Data section

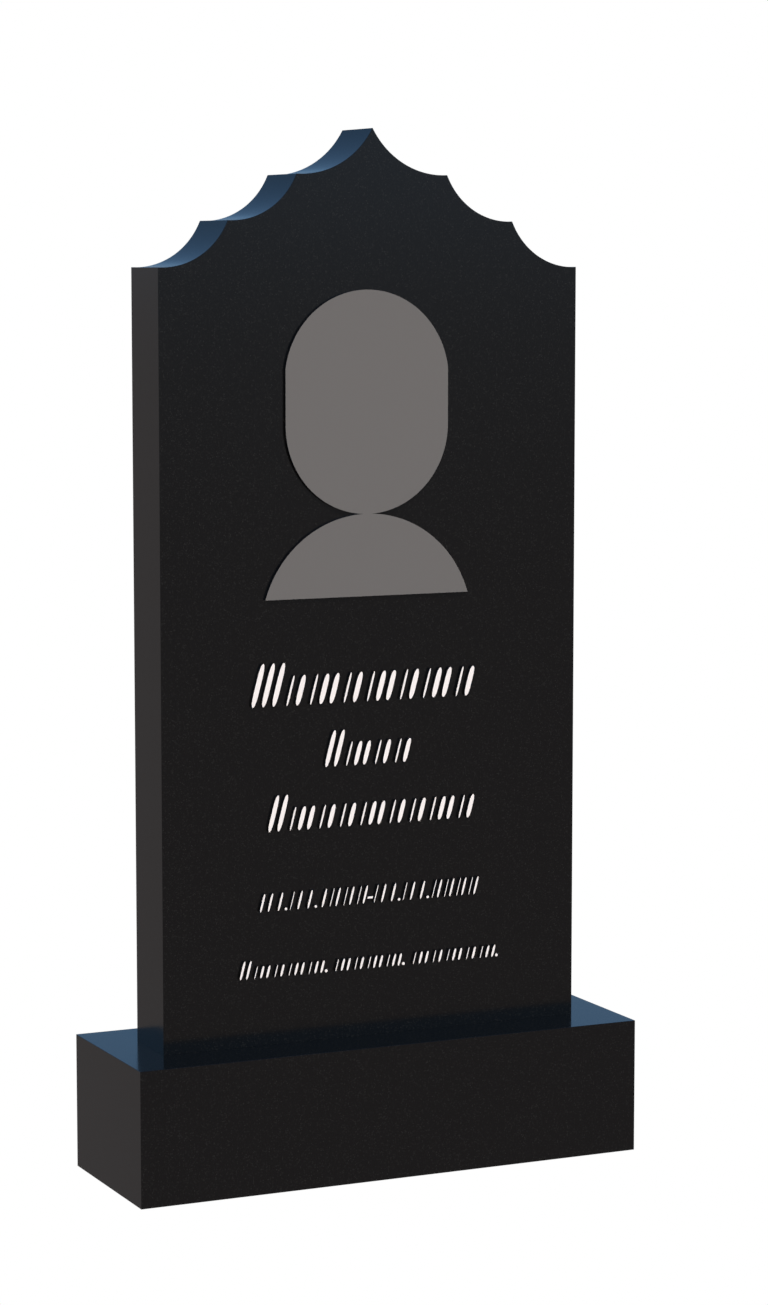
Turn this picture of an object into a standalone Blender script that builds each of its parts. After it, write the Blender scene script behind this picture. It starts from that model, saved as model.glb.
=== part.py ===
"""A headstone: a scalloped slab of polished black granite that stands on a rectangular plinth.

Metres, +Z up, and the carved front faces -Y. The origin is the middle of the plinth's underside.
"""

from collections import namedtuple
from math import acos, asin, atan2, cos, hypot, pi, radians, sin, sqrt, tan

import bmesh
import bpy

# Slab
STELE_WIDTH = 0.500
STELE_HEIGHT = 1.000
STELE_THICKNESS = 0.080

# Stepped top: three tiers a side, each joined to the next by a hollow arc
TIER_DROP = 0.050
PEAK_RUN = 0.090
TIERS = 3
SCALLOP_SAG = 0.015
SCALLOP_STEPS = 16

# Plinth, by how far it stands out round the slab
SIDE_LEDGE = 0.050
FRONT_LEDGE = 0.060
PLINTH_HEIGHT = 0.150

# Mason's work: the bed joint under the slab, the fine flat that breaks each sharp edge, and the
# turn between two faces from which an edge counts as sharp
BED_JOINT = 0.0003
ARRIS = 0.0003
SHARP = radians(30)

# Carving that stands proud of the slab, and how deep its shapes reach into the stone to join it
RELIEF_HEIGHT = 0.004
RELIEF_ROOT = 0.002

# The slab that the carving below is drawn for. On another slab the drawing is scaled to it.
DRAWN_WIDTH = 0.500
DRAWN_HEIGHT = 1.000

# Blank head and shoulders: places are from the slab's middle and foot
PORTRAIT_ACROSS = -0.0080
PORTRAIT_FOOT = 0.4913
SHOULDER_WIDTH = 0.2438
SHOULDER_HEIGHT = 0.0905
HEAD_WIDTH = 0.1946
HEAD_HEIGHT = 0.2441
CROWN_RADIUS = 0.0982
NECK_OVERLAP = 0.0002
PORTRAIT_STEPS = 16

# Rows of pen strokes that stand for the inscription, and are no letters. Each row stands on its
# foot. Its first mark is as high as tall, and the others are as high as low. Each group of marks
# runs from left to right along the foot, and a mark is a number of strokes.
Row = namedtuple("Row", "foot low tall pen groups stops")
Group = namedtuple("Group", "left right marks")
Stop = namedtuple("Stop", "kind across")
ROWS = (
    Row(0.3750, 0.0330, 0.0474, 0.0060, (Group(-0.1482, 0.1153, (3, 2, 3, 2, 3, 2, 3, 2)),), ()),
    Row(0.3049, 0.0264, 0.0402, 0.0051, (Group(-0.0608, 0.0388, (2, 3, 2, 2)),), ()),
    Row(0.2373, 0.0258, 0.0400, 0.0051, (Group(-0.1288, 0.1173, (2, 3, 2, 2, 3, 2, 2, 3, 2)),), ()),
    Row(
        0.1493, 0.0200, 0.0200, 0.0023,
        (
            Group(-0.1383, -0.1147, (2, 1)), Group(-0.1030, -0.0794, (2, 1)),
            Group(-0.0645, -0.0126, (1, 2, 2, 2)), Group(-0.0017, 0.0219, (2, 1)),
            Group(0.0337, 0.0575, (2, 1)), Group(0.0698, 0.1240, (2, 2, 2, 2)),
        ),
        (
            Stop("dot", -0.1072), Stop("dot", -0.0715), Stop("dash", -0.0068),
            Stop("dot", 0.0297), Stop("dot", 0.0650),
        ),
    ),
    Row(
        0.0760, 0.0134, 0.0202, 0.0026,
        (
            Group(-0.1625, -0.0636, (2, 3, 2, 3, 3)), Group(-0.0486, 0.0306, (3, 2, 3, 3)),
            Group(0.0463, 0.1471, (3, 2, 3, 2, 3)),
        ),
        (Stop("dot", -0.0592), Stop("dot", 0.0350), Stop("dot", 0.1512)),
    ),
)
PEN_SLANT = radians(15)
STROKE_STEPS = 5

# The space that parts two marks of a group, in strokes
MARK_SPACE = 0.30

# How thick each kind of stroke is in its middle, in shares of the pen. The higher the bluntness,
# the shorter its points.
WEIGHTS = {"stem": 1.0, "hair": 0.4}
BLUNTNESS = 4

# Stops, in shares of the pen: a round dot, and a level dash that stands part way up the row, in
# shares of its low marks
DOT_WIDTH = 1.3
DASH_LENGTH = 2.7
DASH_RISE = 0.32


def arc(centre, radius, start, end, steps):
    """Points along an arc from one angle to another, both ends included."""
    turn = (end - start) / steps
    return [
        (centre[0] + radius * cos(start + turn * i), centre[1] + radius * sin(start + turn * i))
        for i in range(steps + 1)
    ]


def scallop(low, high, sag, steps):
    """The hollow arc up from the corner low to the corner high, which lies to its left."""
    across, up = high[0] - low[0], high[1] - low[1]
    chord = hypot(across, up)
    radius = chord * chord / (8 * sag) + sag / 2
    outward = (up / chord, -across / chord)
    reach = radius - sag
    centre = (
        (low[0] + high[0]) / 2 + outward[0] * reach,
        (low[1] + high[1]) / 2 + outward[1] * reach,
    )
    middle = atan2(-outward[1], -outward[0])
    half = asin(chord / 2 / radius)
    return arc(centre, radius, middle + half, middle - half, steps)


def tier_corners():
    """The corners of the stepped top's right half, from the slab's edge up to its peak."""
    outer_run = (STELE_WIDTH / 2 - PEAK_RUN) / (TIERS - 1)
    across = [STELE_WIDTH / 2 - outer_run * i for i in range(TIERS)] + [0.0]
    return [(x, STELE_HEIGHT - TIER_DROP * (TIERS - i)) for i, x in enumerate(across)]


def slab_outline():
    """The slab's front, anticlockwise from its foot at the right, with its foot at height 0."""
    corners = tier_corners()
    right = [(STELE_WIDTH / 2, 0.0), corners[0]]
    for low, high in zip(corners, corners[1:]):
        right += scallop(low, high, SCALLOP_SAG, SCALLOP_STEPS)[1:]
    return right + [(-x, z) for x, z in reversed(right[:-1])]


def drawing_scale():
    """How much wider and higher the slab is than the one that the carving is drawn for."""
    return STELE_WIDTH / DRAWN_WIDTH, STELE_HEIGHT / DRAWN_HEIGHT


def portrait_outline():
    """Head and shoulders without a face, anticlockwise: two round forms that just meet."""
    wider, higher = drawing_scale()
    size = min(wider, higher)
    half = SHOULDER_WIDTH / 2
    shoulder_radius = half * half / (2 * SHOULDER_HEIGHT) + SHOULDER_HEIGHT / 2
    shoulder_centre = SHOULDER_HEIGHT - shoulder_radius
    chin_radius = HEAD_WIDTH / 2
    chin_centre = SHOULDER_HEIGHT - NECK_OVERLAP + chin_radius
    apart = chin_centre - shoulder_centre
    neck_rise = (apart**2 + shoulder_radius**2 - chin_radius**2) / (2 * apart)
    neck_half = sqrt(shoulder_radius**2 - neck_rise**2)
    crown_centre = SHOULDER_HEIGHT - NECK_OVERLAP + HEAD_HEIGHT - CROWN_RADIUS
    crown_start = acos(chin_radius / CROWN_RADIUS)

    right = arc(
        (0.0, shoulder_centre), shoulder_radius,
        asin(-shoulder_centre / shoulder_radius), atan2(neck_rise, neck_half), PORTRAIT_STEPS,
    )
    neck_turn = atan2(neck_rise - apart, neck_half)
    right += arc((0.0, chin_centre), chin_radius, neck_turn, 0.0, PORTRAIT_STEPS)[1:]
    right += arc((0.0, crown_centre), CROWN_RADIUS, crown_start, pi / 2, PORTRAIT_STEPS)
    outline = right + [(-x, z) for x, z in reversed(right[:-1])]
    return [
        (PORTRAIT_ACROSS * wider + x * size, PORTRAIT_FOOT * higher + z * size)
        for x, z in outline
    ]


def stroke_outline(kind, x, foot, height, pen):
    """A slanted pen stroke, thick along its middle and drawn out to a point at both ends."""
    left, right = [], []
    for i in range(STROKE_STEPS + 1):
        share = (1 - cos(pi * i / STROKE_STEPS)) / 2
        half = pen * WEIGHTS[kind] / 2 * sqrt(1 - (2 * share - 1) ** BLUNTNESS)
        middle = x + height * share * tan(PEN_SLANT)
        right.append((middle + half, foot + share * height))
        left.append((middle - half, foot + share * height))
    return right + left[-2:0:-1]


def stop_outline(kind, across, foot, low, pen):
    """A dot on the row's foot, or a dash part way up the row."""
    if kind == "dot":
        radius = pen * DOT_WIDTH / 2
        x = across + radius * tan(PEN_SLANT)
        return arc((x, foot + radius), radius, 0.0, 2 * pi, 2 * STROKE_STEPS)[:-1]
    half, rise = pen * DASH_LENGTH / 2, low * DASH_RISE
    x, lean = across + rise * tan(PEN_SLANT), pen / 2 * tan(PEN_SLANT)
    bottom, top = foot + rise - pen / 2, foot + rise + pen / 2
    return [
        (x - half - lean, bottom), (x + half - lean, bottom),
        (x + half + lean, top), (x - half + lean, top),
    ]


def strokes_in(marks, opens_row):
    """The strokes of a group: kind, place along the group from 0 to 1, and whether it is tall."""
    placed, cursor = [], 0.0
    for number, mark in enumerate(marks):
        tall = opens_row and number == 0
        lead = "stem" if tall or mark == 1 else "hair"
        for kind in [lead] + ["stem"] * (mark - 1):
            placed.append((kind, cursor, tall))
            cursor += 1
        cursor += MARK_SPACE
    last = placed[-1][1]
    return [(kind, place / last, tall) for kind, place, tall in placed]


def row_outlines(row):
    """Every stroke and stop of a row, with the strokes of each group spread evenly along it."""
    wider, higher = drawing_scale()
    size = min(wider, higher)
    foot, low, tall_height, pen = row.foot * higher, row.low * size, row.tall * size, row.pen * size
    outlines = []
    for number, group in enumerate(row.groups):
        left, right = group.left * wider + pen / 2, group.right * wider - pen / 2
        for kind, place, tall in strokes_in(group.marks, number == 0):
            x, height = left + (right - left) * place, tall_height if tall else low
            outlines.append(stroke_outline(kind, x, foot, height, pen))
    for stop in row.stops:
        outlines.append(stop_outline(stop.kind, stop.across * wider, foot, low, pen))
    return outlines


def material(name, colour, roughness):
    """A plain Principled material."""
    made = bpy.data.materials.new(name)
    made.use_nodes = True
    shader = made.node_tree.nodes["Principled BSDF"]
    shader.inputs["Base Color"].default_value = (*colour, 1.0)
    shader.inputs["Roughness"].default_value = roughness
    shader.inputs["Metallic"].default_value = 0.0
    return made


def add_object(name, shape, materials):
    """An object from a bmesh, with its faces turned outwards."""
    bmesh.ops.recalc_face_normals(shape, faces=shape.faces)
    mesh = bpy.data.meshes.new(name)
    shape.to_mesh(mesh)
    shape.free()
    for each in materials:
        mesh.materials.append(each)
    added = bpy.data.objects.new(name, mesh)
    bpy.context.collection.objects.link(added)
    return added


def add_prism(shape, outline, front, back, cap_material=0):
    """A closed body in a bmesh, from an outline at depth front straight back to depth back."""
    cap = shape.faces.new([shape.verts.new((x, front, z)) for x, z in outline])
    made = bmesh.ops.extrude_face_region(shape, geom=[cap], use_keep_orig=True)["geom"]
    pushed = [part for part in made if isinstance(part, bmesh.types.BMVert)]
    bmesh.ops.translate(shape, verts=pushed, vec=(0.0, back - front, 0.0))
    cap.material_index = cap_material


def break_edges(shape):
    """A fine flat along each sharp edge, but for those round the foot, which bear on what is below."""
    sharp = [
        edge for edge in shape.edges
        if edge.calc_face_angle() > SHARP and max(vert.co.z for vert in edge.verts) > 0.0
    ]
    bmesh.ops.bevel(shape, geom=sharp, offset=ARRIS, segments=1, affect="EDGES")


def build_plinth(granite):
    """The block under the slab, centred on it."""
    half_width = STELE_WIDTH / 2 + SIDE_LEDGE
    half_depth = STELE_THICKNESS / 2 + FRONT_LEDGE
    outline = [
        (half_width, 0.0), (half_width, PLINTH_HEIGHT),
        (-half_width, PLINTH_HEIGHT), (-half_width, 0.0),
    ]
    shape = bmesh.new()
    add_prism(shape, outline, -half_depth, half_depth)
    bmesh.ops.recalc_face_normals(shape, faces=shape.faces)
    break_edges(shape)
    return add_object("plinth", shape, [granite])


def build_relief(granite, grey, white):
    """The carving as closed shapes that start inside the slab. It is only joined to the stele."""
    front = -STELE_THICKNESS / 2
    shape = bmesh.new()
    add_prism(shape, portrait_outline(), front - RELIEF_HEIGHT, front + RELIEF_ROOT, 1)
    for row in ROWS:
        for outline in row_outlines(row):
            add_prism(shape, outline, front - RELIEF_HEIGHT, front + RELIEF_ROOT, 2)
    relief = add_object("relief_shapes", shape, [granite, grey, white])
    relief.hide_render = True
    relief.display_type = "WIRE"
    return relief


def build_stele(granite, relief):
    """The slab with its scalloped top, and the carving left standing on its front."""
    half = STELE_THICKNESS / 2
    shape = bmesh.new()
    add_prism(shape, slab_outline(), -half, half)
    bmesh.ops.recalc_face_normals(shape, faces=shape.faces)
    break_edges(shape)
    stele = add_object("stele", shape, [granite])
    stele.location.z = PLINTH_HEIGHT + BED_JOINT
    relief.location = stele.location
    join = stele.modifiers.new("carving", "BOOLEAN")
    join.operation = "UNION"
    join.object = relief
    join.material_mode = "TRANSFER"
    return stele


def main():
    for existing in list(bpy.data.objects):
        bpy.data.objects.remove(existing)
    granite = material("polished_black_granite", (0.010, 0.010, 0.010), 0.15)
    grey = material("matte_grey_face", (0.150, 0.146, 0.146), 0.70)
    white = material("white_stroke_face", (0.900, 0.900, 0.900), 0.70)
    build_plinth(granite)
    build_stele(granite, build_relief(granite, grey, white))


main()
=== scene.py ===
"""The looks of a headstone: polished black granite, a blank matte portrait and white strokes.

Metres, +Z up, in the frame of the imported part, whose carved front faces -Y.
"""

from collections import namedtuple
from math import acos, asin, atan2, cos, hypot, pi, radians, sin, sqrt, tan

import bmesh
import bpy
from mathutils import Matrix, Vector


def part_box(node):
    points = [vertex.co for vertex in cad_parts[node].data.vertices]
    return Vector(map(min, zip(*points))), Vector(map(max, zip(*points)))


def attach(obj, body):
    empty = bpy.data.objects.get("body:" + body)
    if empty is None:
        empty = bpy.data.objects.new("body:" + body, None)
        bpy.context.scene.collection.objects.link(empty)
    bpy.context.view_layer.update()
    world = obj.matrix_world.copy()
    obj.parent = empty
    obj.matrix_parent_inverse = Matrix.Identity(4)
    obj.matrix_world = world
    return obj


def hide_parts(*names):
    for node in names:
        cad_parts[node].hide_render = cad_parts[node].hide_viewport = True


# Camera, solved from the straight edges of the stones
CAMERA_PLACE = (-1.59304, -3.50440, 1.01018)
CAMERA_YAW = radians(24.8789)
CAMERA_PITCH = radians(-6.4593)
CAMERA_LENS_MM = 96.137
CAMERA_SENSOR_MM = 36.0

# Slab, which comes down into most of the bed joint
STELE_HEIGHT = 1.000
JOINT_FILL = 0.00025

# Stepped top
TIER_DROP = 0.050
PEAK_RUN = 0.090
TIERS = 3
SCALLOP_SAG = 0.015
SCALLOP_STEPS = 64

# Edges, and the carving with its coloured skins
ARRIS = 0.0003
SHARP = radians(30)
RELIEF_HEIGHT = 0.004
RELIEF_ROOT = 0.002
PAINT = 0.0001

# Blank head and shoulders: places are from the slab's middle and foot
PORTRAIT_ACROSS = -0.0080
PORTRAIT_FOOT = 0.4913
SHOULDER_WIDTH = 0.2438
SHOULDER_HEIGHT = 0.0905
HEAD_WIDTH = 0.1946
HEAD_HEIGHT = 0.2441
CROWN_RADIUS = 0.0982
NECK_OVERLAP = 0.0002
PORTRAIT_STEPS = 64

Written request
Return only the lines spanning from the first line of the material through the line with "STELE_THICKNESS = 0.080", copied exactly, both ends kept.

Response for this exercise
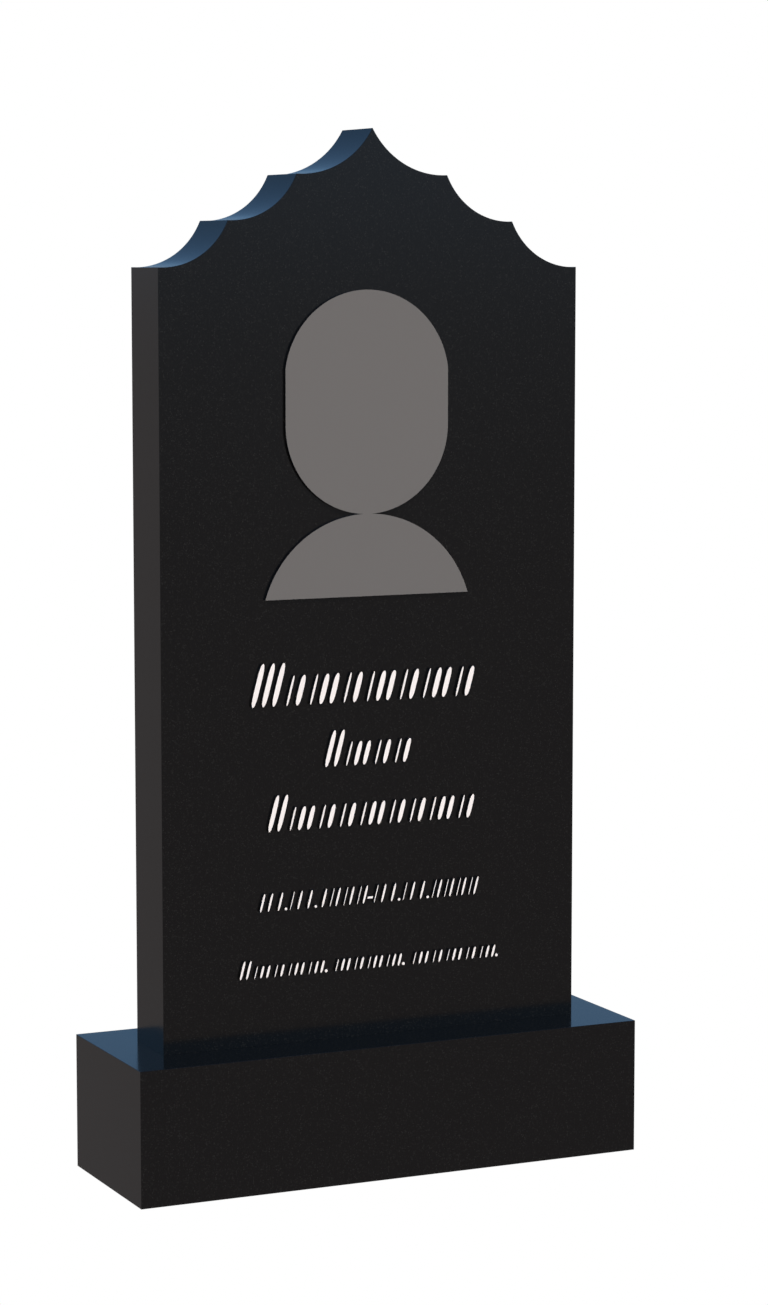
Turn this picture of an object into a standalone Blender script that builds each of its parts. After it, write the Blender scene script behind this picture. It starts from that model, saved as model.glb.
=== part.py ===
"""A headstone: a scalloped slab of polished black granite that stands on a rectangular plinth.

Metres, +Z up, and the carved front faces -Y. The origin is the middle of the plinth's underside.
"""

from collections import namedtuple
from math import acos, asin, atan2, cos, hypot, pi, radians, sin, sqrt, tan

import bmesh
import bpy

# Slab
STELE_WIDTH = 0.500
STELE_HEIGHT = 1.000
STELE_THICKNESS = 0.080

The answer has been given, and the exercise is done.